One race certainly doesn’t make a data set or a conclusion, but I do feel like Oceanside was at least one and one half steps forward. I rode more than 6 minutes faster than my previous Oceanside bike PR, making 3.5 minutes back on the leaders by mile 40. My power was higher, and my bike was, well, way faster. I’m not completely out of the woods on my back and hamstring problems, but I made progress, which is something that seemed impossible just weeks before. If I had known how difficult it was going to be before starting this process, I probably wouldn’t have done it. It’s hard for any athlete, myself included, to take even a temporary step back, even if the long-term gain is two steps forward. You have to remove your pride from immediate results, focus on the big picture, and do your best to maintain confidence in yourself and the process. And that stuff is, like, super hard to do.

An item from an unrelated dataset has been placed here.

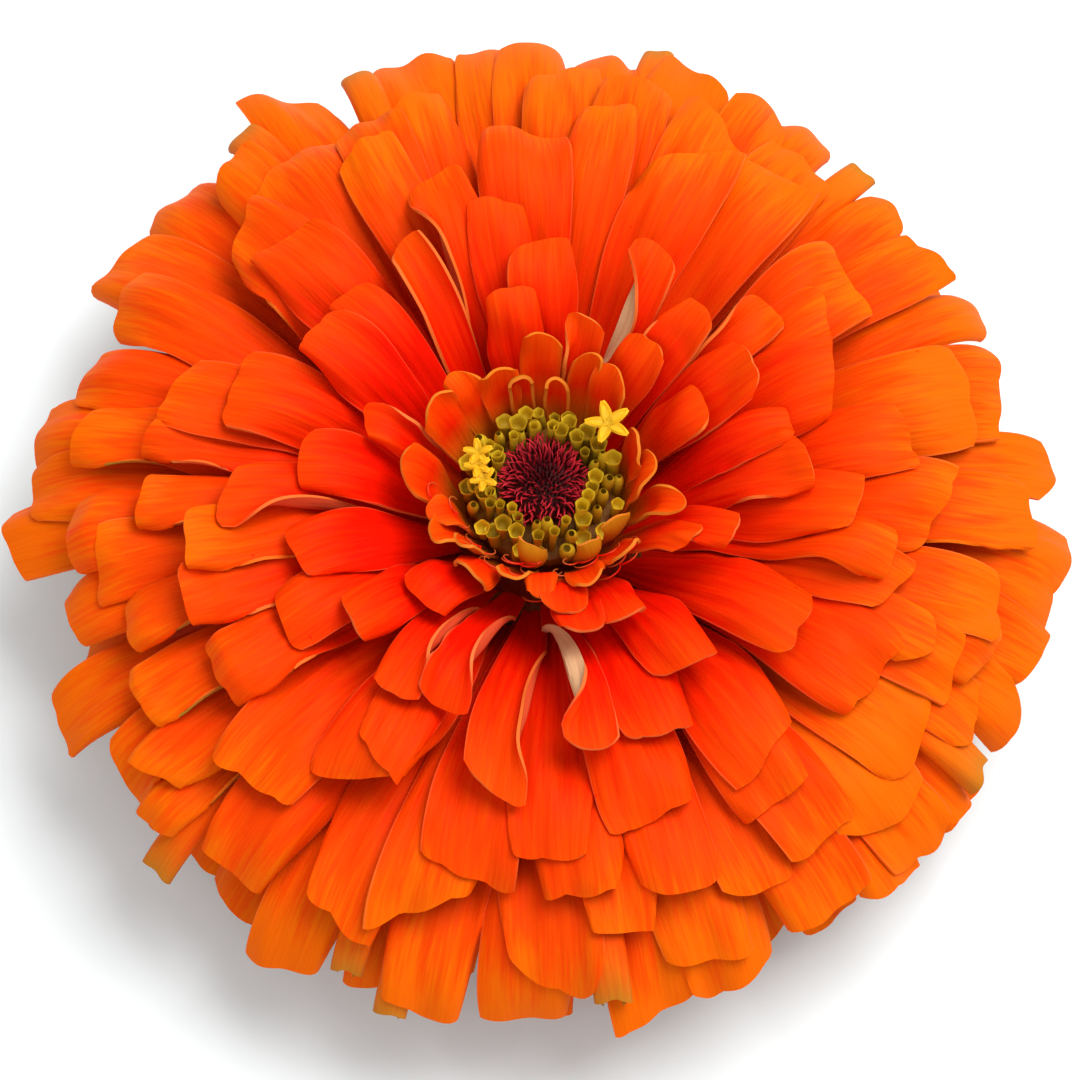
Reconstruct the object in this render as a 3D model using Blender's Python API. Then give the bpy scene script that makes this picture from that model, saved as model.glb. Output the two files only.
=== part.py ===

There are lots of opportunities in triathlon where two steps forward might require an initial step back: changing your swimming technique or your running stride, strength training (which might make you feel flat or sore for a few weeks), adjusting your diet or nutrition, changing your schedule or your coaching situation. Any of these processes may feel at the time that they take more energy and commitment than they’re worth. Your short-term results may suffer, and your natural tendency will be to “Forget about it!” and go back to your normal. But if you stick with it, each of them is likely to ultimately make you better.
Take an honest look at your racing, training and triathlife in general and think about where the fear of one step back might be keeping you from taking two steps forward. I bet you probably have a couple of areas already in the back of your mind. Allow yourself to take the risk and go for it—you never know what might happen!